— START Collected material —

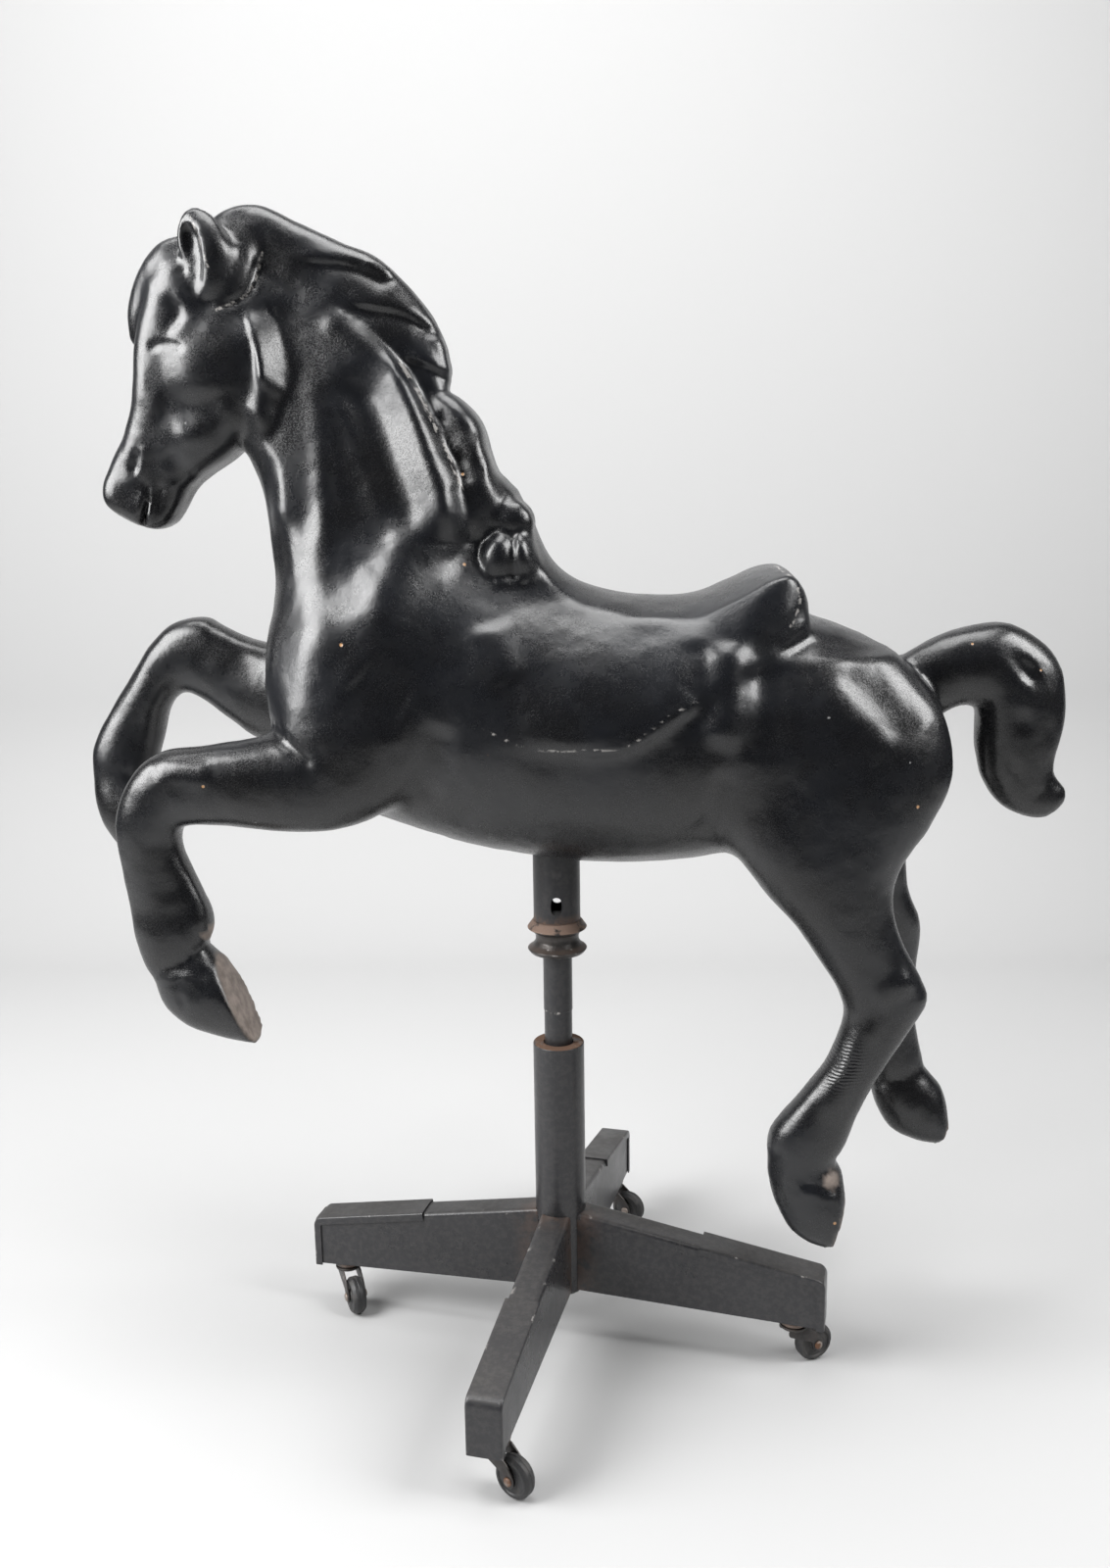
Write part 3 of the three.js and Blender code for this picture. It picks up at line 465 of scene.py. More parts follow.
def from_line(line, x, z):
    """Each place's distance from a smooth line, positive on its left, and its share of the way along."""
    spots = smoothed(line, 4)
    runs = np.hypot(*np.diff(spots, axis=0).T)
    gone = np.concatenate([[0], np.cumsum(runs)])
    least, signed, share = np.full(x.shape, 1e9), np.zeros(x.shape), np.zeros(x.shape)
    for (x1, z1), (x2, z2), start, run in zip(spots[:-1], spots[1:], gone, runs):
        right, up = (x2 - x1) / run, (z2 - z1) / run
        t = np.clip(((x - x1) * right + (z - z1) * up) / run, 0, 1)
        away_x, away_z = x - x1 - t * run * right, z - z1 - t * run * up
        distance = np.hypot(away_x, away_z)
        nearer = distance < least
        least = np.where(nearer, distance, least)
        signed = np.where(nearer, distance * np.sign(right * away_z - up * away_x + 1e-12), signed)
        share = np.where(nearer, (start + t * run) / gone[-1], share)
    return signed, share


def near_line(line, margin, sides):
    """The skin's points near a line in side view. Sides says how far out from the middle plane they
    lie, on both sides, or on the near side alone where it starts below 0."""
    x, y, z = skin_points.T
    x_line, z_line = np.array(line, float).T
    out = y if sides[0] < 0 else np.abs(y)
    inside = (out > sides[0]) & (out < sides[1]) & (skin_normals[:, 1] * y > 0)
    inside &= (x > x_line.min() - margin) & (x < x_line.max() + margin)
    inside &= (z > z_line.min() - margin) & (z < z_line.max() + margin)
    return np.flatnonzero(inside)


FLANKS, HEAD, NEAR_LEG = (35, 200), (12, 70), (-150, -70)  # the sides that near_line takes
raised = np.zeros(len(skin_points))  # what the carver's strokes add to the skin, along the normals


def stroke(line, width, height, edge=None, sides=FLANKS, ends=(0.2, 0.2), left=1.0):
    """A stroke along a line in side view, as wide as width to each side and height high at its middle.

    Its section is height * (1 - (d / width) ** 2) ** 2. With an edge it is a ledge, raised on the
    line's left, by that share of height, and sunk on its right: height * (1 - |d| / width) ** 2 *
    tanh(d / edge). It fades out over a share of its length at each end, and where the skin turns away
    from the side.
    """
    spots = near_line(line, width + 60, sides)
    distance, share = from_line(line, skin_points[spots, 0], skin_points[spots, 2])
    if edge:
        section = np.maximum(1 - np.abs(distance) / width, 0) ** 2 * np.tanh(distance / edge)
        section *= np.where(distance > 0, left, 1)
    else:
        section = np.maximum(1 - (distance / width) ** 2, 0) ** 2
    section *= fade(0, ends[0] + 1e-6, share) * fade(0, ends[1] + 1e-6, 1 - share)
    raised[spots] += height * section * fade(0.12, 0.5, np.abs(skin_normals[spots, 1]))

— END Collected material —

• [Exercise requirements] Without leaving anything out, quote all the data.

• [Problem solution]
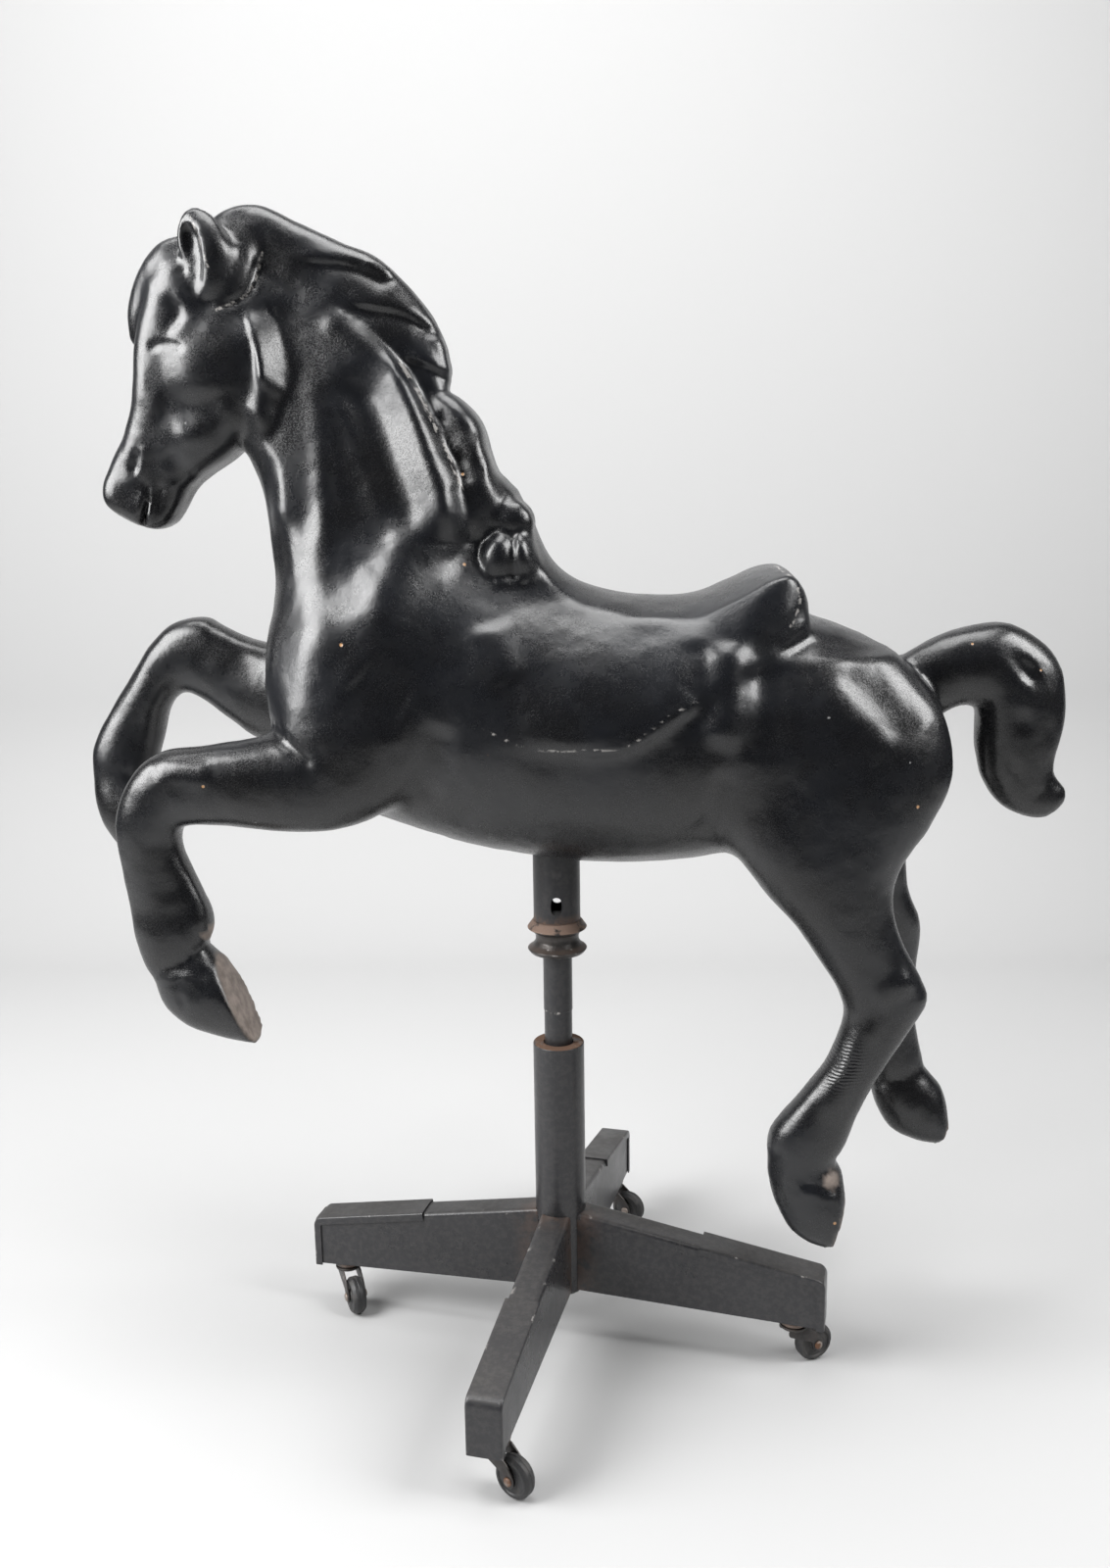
Write part 3 of the three.js and Blender code for this picture. It picks up at line 465 of scene.py. More parts follow.
def from_line(line, x, z):
    """Each place's distance from a smooth line, positive on its left, and its share of the way along."""
    spots = smoothed(line, 4)
    runs = np.hypot(*np.diff(spots, axis=0).T)
    gone = np.concatenate([[0], np.cumsum(runs)])
    least, signed, share = np.full(x.shape, 1e9), np.zeros(x.shape), np.zeros(x.shape)
    for (x1, z1), (x2, z2), start, run in zip(spots[:-1], spots[1:], gone, runs):
        right, up = (x2 - x1) / run, (z2 - z1) / run
        t = np.clip(((x - x1) * right + (z - z1) * up) / run, 0, 1)
        away_x, away_z = x - x1 - t * run * right, z - z1 - t * run * up
        distance = np.hypot(away_x, away_z)
        nearer = distance < least
        least = np.where(nearer, distance, least)
        signed = np.where(nearer, distance * np.sign(right * away_z - up * away_x + 1e-12), signed)
        share = np.where(nearer, (start + t * run) / gone[-1], share)
    return signed, share


def near_line(line, margin, sides):
    """The skin's points near a line in side view. Sides says how far out from the middle plane they
    lie, on both sides, or on the near side alone where it starts below 0."""
    x, y, z = skin_points.T
    x_line, z_line = np.array(line, float).T
    out = y if sides[0] < 0 else np.abs(y)
    inside = (out > sides[0]) & (out < sides[1]) & (skin_normals[:, 1] * y > 0)
    inside &= (x > x_line.min() - margin) & (x < x_line.max() + margin)
    inside &= (z > z_line.min() - margin) & (z < z_line.max() + margin)
    return np.flatnonzero(inside)


FLANKS, HEAD, NEAR_LEG = (35, 200), (12, 70), (-150, -70)  # the sides that near_line takes
raised = np.zeros(len(skin_points))  # what the carver's strokes add to the skin, along the normals


def stroke(line, width, height, edge=None, sides=FLANKS, ends=(0.2, 0.2), left=1.0):
    """A stroke along a line in side view, as wide as width to each side and height high at its middle.

    Its section is height * (1 - (d / width) ** 2) ** 2. With an edge it is a ledge, raised on the
    line's left, by that share of height, and sunk on its right: height * (1 - |d| / width) ** 2 *
    tanh(d / edge). It fades out over a share of its length at each end, and where the skin turns away
    from the side.
    """
    spots = near_line(line, width + 60, sides)
    distance, share = from_line(line, skin_points[spots, 0], skin_points[spots, 2])
    if edge:
        section = np.maximum(1 - np.abs(distance) / width, 0) ** 2 * np.tanh(distance / edge)
        section *= np.where(distance > 0, left, 1)
    else:
        section = np.maximum(1 - (distance / width) ** 2, 0) ** 2
    section *= fade(0, ends[0] + 1e-6, share) * fade(0, ends[1] + 1e-6, 1 - share)
    raised[spots] += height * section * fade(0.12, 0.5, np.abs(skin_normals[spots, 1]))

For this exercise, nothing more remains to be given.